My friend, formerly a young official at the housing ministry, returned to university-level research and is beginning a basic reexamination of the homes of the Japanese people.

If a film director on the threshold of old age thinks about the road his own work has traveled, he sees that with each new project the tendency to deny reality and play inside his own fantasies has grown stronger.

The destiny of the camera, however, is that it captures scenes of the real Japan. If so, to what extent can the landscape be modified as landscape? And to what extent can the artist, using the camera as a medium, convert the landscape into fantasies?

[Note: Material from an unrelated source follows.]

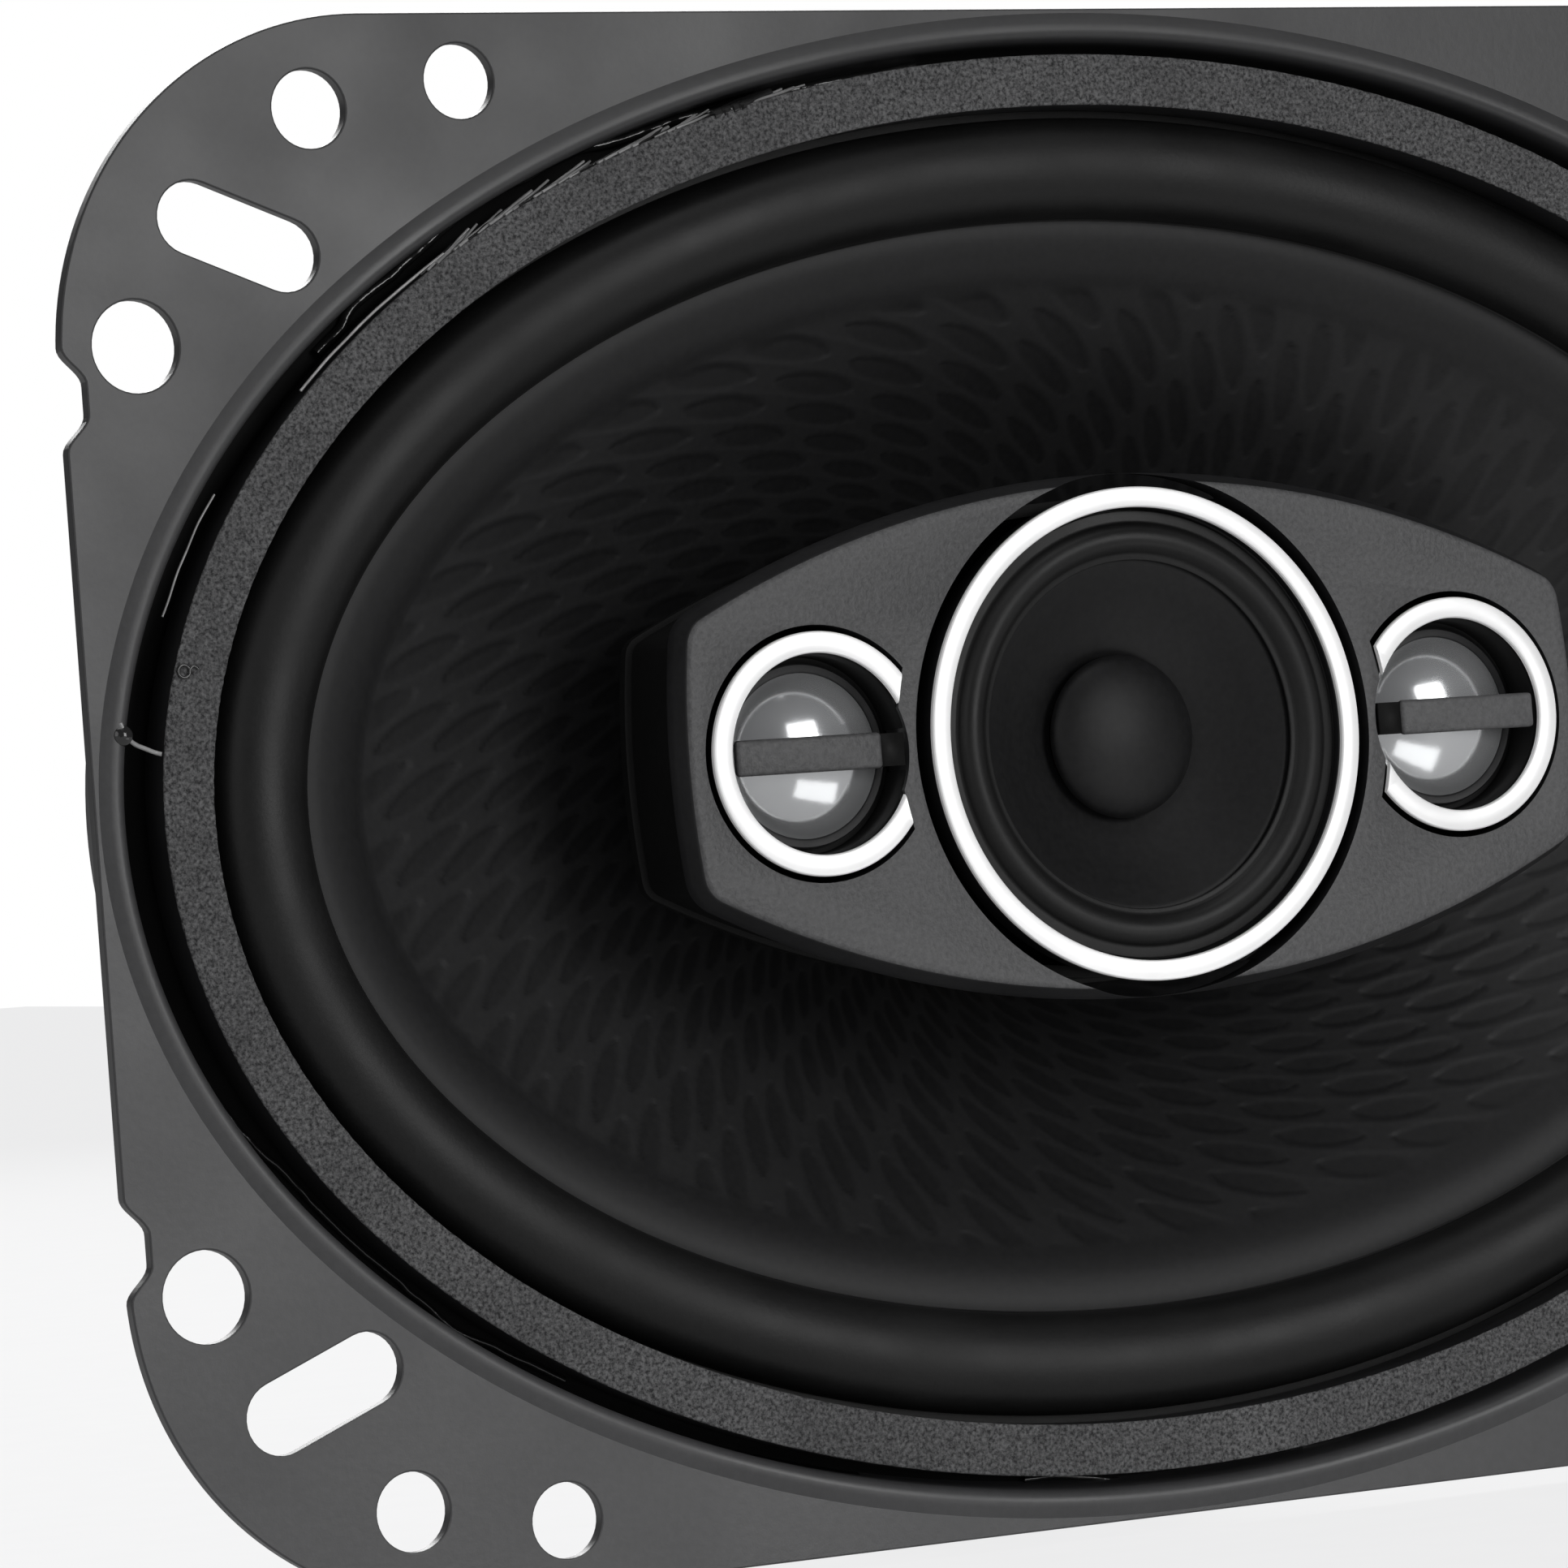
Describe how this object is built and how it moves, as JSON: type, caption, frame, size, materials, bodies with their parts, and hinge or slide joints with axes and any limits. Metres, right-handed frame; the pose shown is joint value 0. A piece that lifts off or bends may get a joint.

The film director approaching old age will soon no longer have the cheek, as in former days, to banish green and negate the sky. But he will strive to make his way into the endlessly minute aspects of reality, to discover and abstract his own fantasies there. And he will try to use the fantastic to thoroughly negate reality.

The film director on the threshold of old age must impose this sort of difficult task on himself because scenes that decisively negate reality do not exist in Japan today. Ambiguous Japan, where the instant that anything is made it seems to be completely buried in reality. This is particularly true of modern-day Japan. Is that really the nation’s destiny?

I have a definite distrust of the architects and others who create Japan’s scenery, particularly because they have not created even one place with scenery that adequately negates reality. But perhaps this is only the occupational resentment or prejudice of a film director who is trying to travel a difficult road and is getting tired.

(Kyosenzui, a periodical on flower arrangement, September 1974)


Nagisa Oshima was a pioneering Japanese filmmaker and a founding figure of the Japanese New Wave. This essay is excerpted from his collection of writings “Cinema, Censorship, and the State,” published in 1993. Oshima died in 2013.